The altcoins most at risk share familiar traits: heavy insider ownership, aggressive price promotion, unclear token utility, and constant reinvention of the narrative every time the market cools.
This is why SEC crypto regulation does not “kill” altcoins equally. It kills weak structures first, the way a harsh winter takes out cheap construction before it touches the well-built homes.
Investors are adapting too: the 2026 checklist is sharper
The retail mindset is changing, even if slowly. In 2026, smarter participants watch for signals that a token can endure scrutiny.
They pay attention to whether token distribution is transparent, whether governance is documented, whether core contributors are identifiable, and whether the project has a legal strategy that is not just “ignore the U.S. and hope.” They also track whether the token’s value comes from usage or from attention cycles.
In that sense, SEC crypto regulation is acting like a filter.

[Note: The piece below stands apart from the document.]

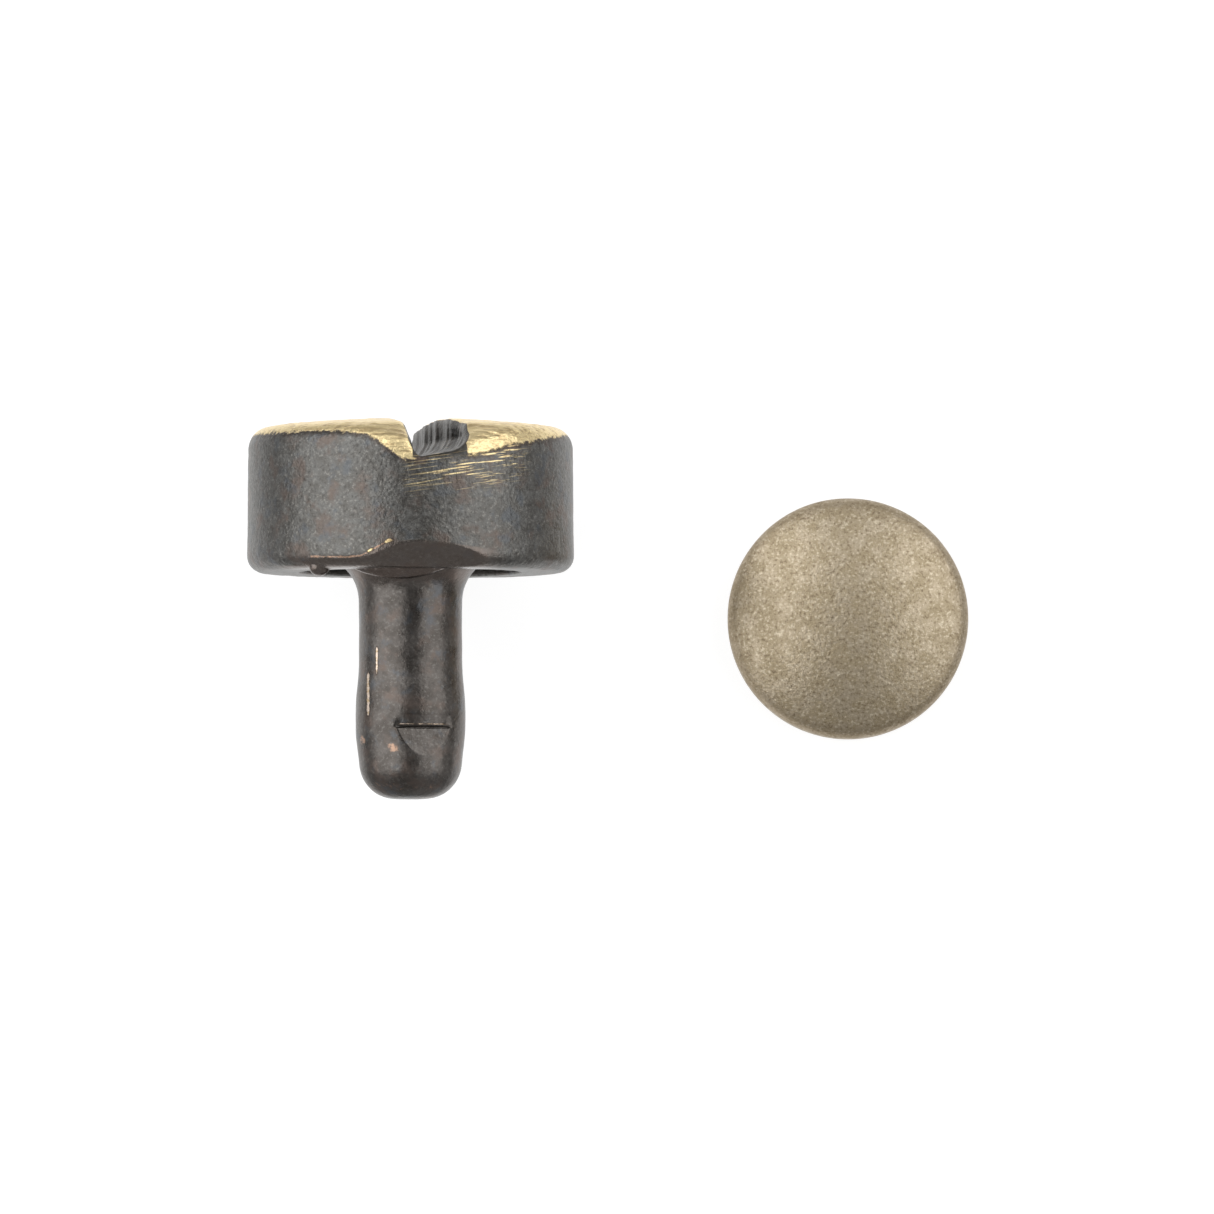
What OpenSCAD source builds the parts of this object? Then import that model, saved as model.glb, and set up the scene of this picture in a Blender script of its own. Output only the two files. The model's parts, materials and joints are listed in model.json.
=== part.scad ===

It pushes the market toward higher standards, even when traders complain about it in the moment.
Conclusion: Altcoins will survive, but the era of easy survival is over
Altcoins are not going extinct in 2026. They are maturing under pressure. The winners will not just be the loudest, the funniest, or the fastest movers on social media. They will be the ones built to withstand legal review, exchange risk controls, and investor skepticism. They will ship products people actually use, structure tokens like tools instead of lottery tickets, and communicate in a way that holds up in daylight.
That is the honest takeaway: SEC crypto regulation is forcing altcoins to grow up. Some will. Many will not. The market will look smaller in token count, but stronger in quality, and that may be the healthiest outcome the space has had in years.
Frequently Asked Questions (FAQs)
Will U.S. regulation wipe out most altcoins in 2026?
A complete wipeout is unlikely. What is more realistic is a shakeout where weak, overhyped projects lose listings and liquidity, while stronger networks adapt and remain accessible to U.S. users.
What types of altcoins have the best chance to survive SEC pressure?
Projects with clear utility, transparent token distribution, credible governance, and responsible marketing tend to carry less regulatory risk than tokens promoted primarily as profit opportunities.
Does a market structure bill change everything for altcoins?
It could, especially if it clearly defines jurisdiction and token categories. But delays in legislation keep uncertainty in place, and that uncertainty keeps enforcement risk high.
Glossary of Key Terms
Altcoin
Any cryptocurrency that is not Bitcoin, often tied to a specific network, application, or ecosystem.
Investment contract
A legal concept often used in securities analysis, commonly tied to whether buyers expect profit based on the efforts of others.
Market structure bill
Legislation designed to define how digital assets are regulated and which agency has authority over different parts of crypto markets.
Delisting
When an exchange removes a token from trading, often due to low liquidity, compliance risk, or regulatory concerns.
Token utility
The practical function of a token inside its network, such as paying fees, securing a chain, or accessing services.
Disclosure
Clear public information about risks, token supply, governance, and project operations, similar in spirit to what traditional markets expect.
Project Crypto
A framework described by SEC leadership focused on applying securities laws to crypto assets with more structured clarity.